Consider the dynamic: two months ago, Gillibrand was the little-known Senate appointee whose name many voters couldn't even pronounce, much less find in a newspaper.
Then came Ford, 39, a telegenic former congressman from Tennessee who cast a giant spotlight on the race - and at the same time forced Gillibrand to raise her political game.
Ford has also raised his own profile, going from a little-known Tennessee pol to New York's latest Democrat to watch. He could quit the race tomorrow, many say, and still claim a PR success.
But it's really Gillibrand - still trying to shake perceptions that she's Schumer's sidekick, and certainly vulnerable to anti-incumbent fervor - who has used the last six weeks to the greatest advantage, experts say.
Since Ford launched his quasi-campaign in early January, she has nailed down coveted endorsements from Democratic county committees in the Bronx and Manhattan, as well as leaders like City Council Speaker Christine Quinn and former mayoral contender Bill Thompson.
She successfully cornered President Obama on 9/11 health issues, and her push for a Senate hearing on the military's "Don't Ask, Don't Tell" policy has won her accolades among gays and their allies.
At the same time, she has put up her dukes - hitting back at Ford every time he jabs, and in the process undercutting her image as a political weakling.
None of this would have happened, or at least gained this much attention, if Ford hadn't made the race a contest.
"There has been a spotlight on the race, and she is coming off as tougher than expected," said consultant George Arzt. "So from that perspective it is good for her."
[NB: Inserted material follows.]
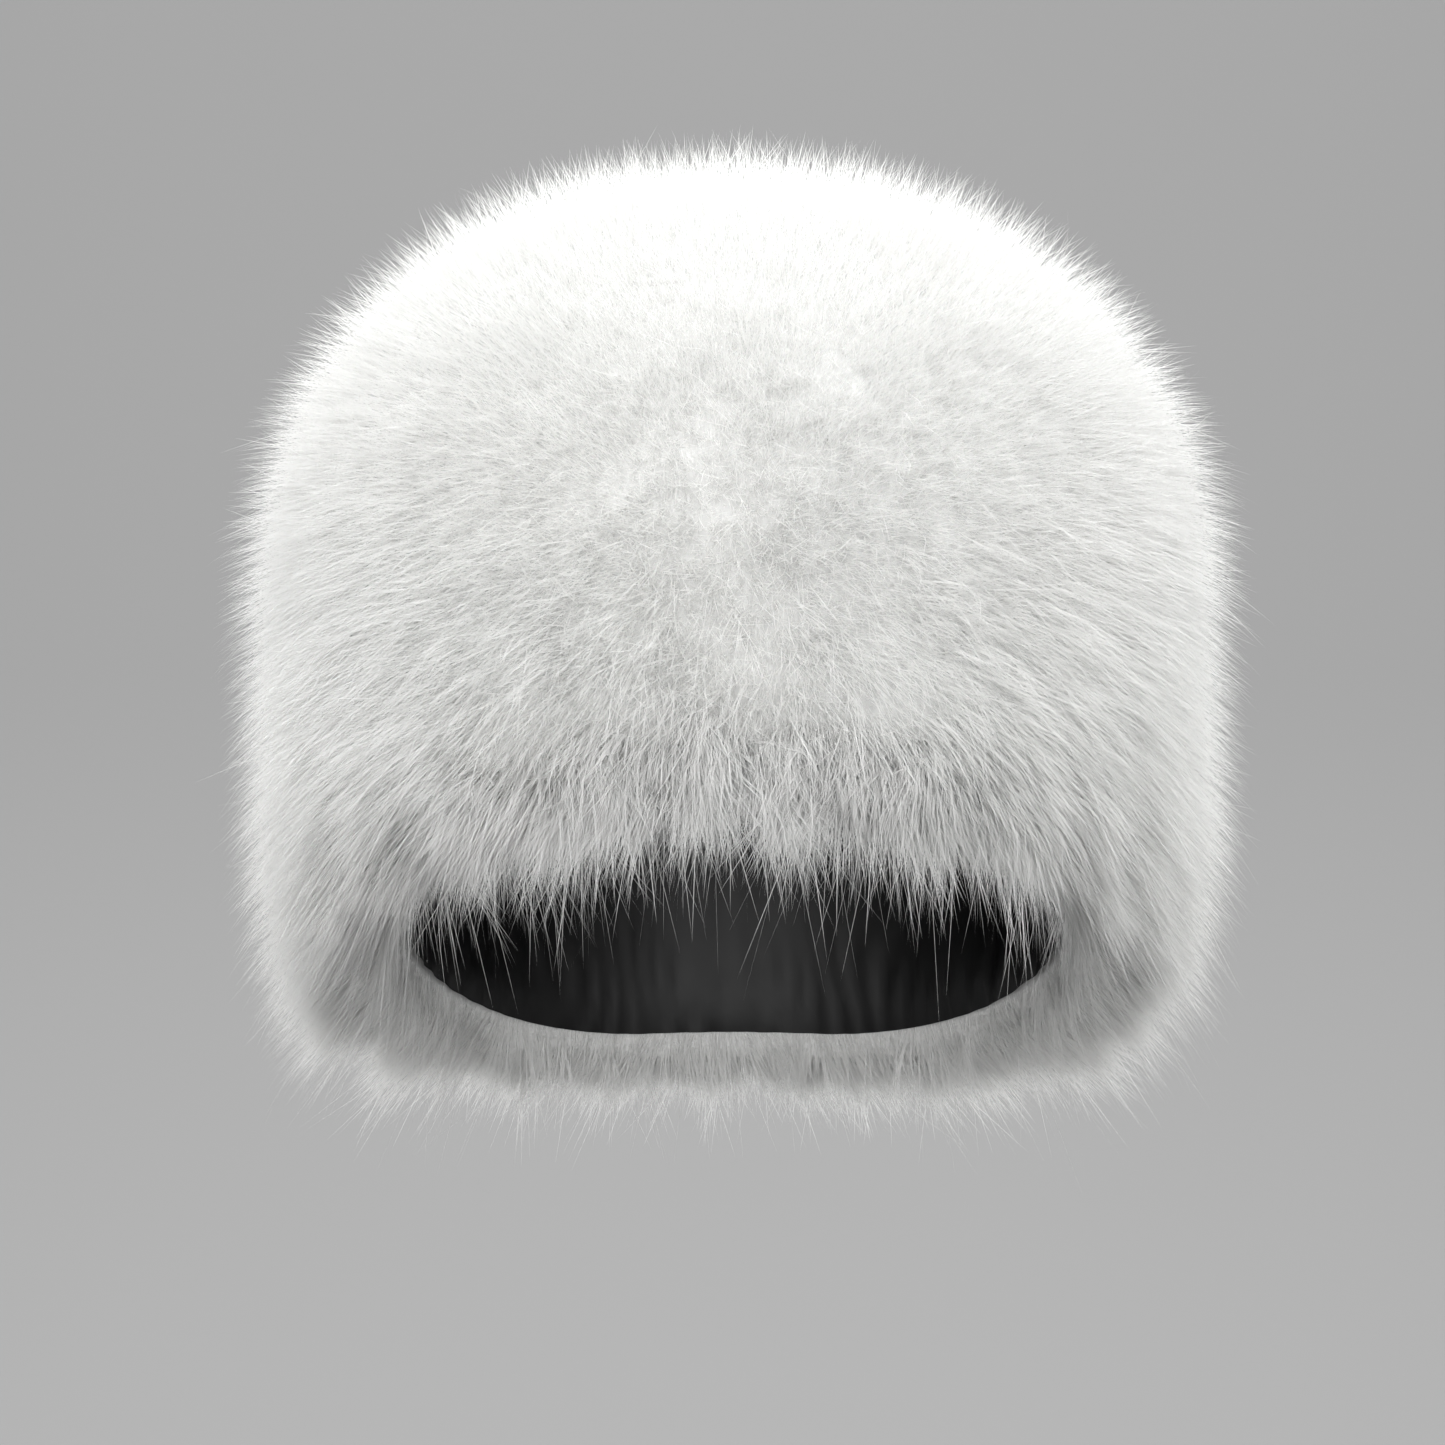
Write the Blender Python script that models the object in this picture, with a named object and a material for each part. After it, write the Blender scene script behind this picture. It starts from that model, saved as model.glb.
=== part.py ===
# A long-pile fur hat whose ear and neck flap is let down round the sides and the back.
# Metres, +Z up. The origin is the inside of the lining's top, where the head meets it, and
# the front of the hat faces -Y.
import math
import random

import bmesh
import bpy
from mathutils import Vector

# The inside of the lining
HEAD_HALF_WIDTH = 0.095
HEAD_HALF_DEPTH = 0.102
CROWN_RISE = 0.083  # from the widest level up to the origin
DOME_POWER = 2.35  # 2 is an ellipse, and more gives squarer shoulders

# The hem of the fur cloth runs in one S-shaped line from the forehead down to the neck
FRONT_HEM = -0.126
BACK_HEM = -0.224
HEM_TURN = math.radians(165)  # azimuth from the front at which the line is down

# Walls, from the inside out
LINING_WALL = 0.0017
WALL_GAP = 0.0008
FUR_CLOTH = 0.003
LINING_SHORT = 0.0045  # how far above the fur cloth's hem the lining ends
SEAM_GAP = 0.0004  # between two panels
SIDE_LENGTH = 0.15  # of the wall from the crown's seam to the hem, on average

# Panels
SEAM_TILT = math.radians(60)  # the crown's seam, as an angle from the top of the dome
FOREHEAD_HALF_COLUMNS = 7
COLUMNS = 48
CROWN_RINGS = COLUMNS // 8
FOREHEAD_ROWS = 8
FLAP_ROWS = 11
LINING_ROWS = 8

# Pile at stations along the wall: 0 is the top, 1 the crown's seam and 2 the hem. Lean is
# how far the hair is combed down from the wall's normal, in degrees.
PILE_STATIONS = (
    # station, length, lean in front, lean at the sides and back
    (0.0, 0.0290, 0, 0),
    (0.6, 0.0300, 6, 8),
    (1.0, 0.0320, 10, 16),
    (1.4, 0.0360, 12, 26),
    (1.7, 0.0360, 20, 32),
    (2.0, 0.0330, 40, 42),
)
COMB_CURL = 0.35  # share of the lean that the hair takes only towards its tip
BACK_BLEND = math.radians(80)  # azimuth at which the lean is wholly that of the sides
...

It remains unclear whether Ford, a vice chairman at Merrill Lynch, will get into the race or not; he has said he expects to make a decision within the next week or so. But no matter what he decides, some say Gillibrand has already come out ahead.
"If she faced a challenge from Steve Israel or Carolyn Maloney or Scott Stringer," Sherrill said, referring to veteran New York pols dissuaded from running, "they may well be having her for breakfast."
But Gillibrand drew Ford, who has made defending Wall Street banks from further taxation a big campaign theme - a curious pitch to liberal Democratic primary voters.
Cracked Sherrill: "He might as well come out in support of landlords."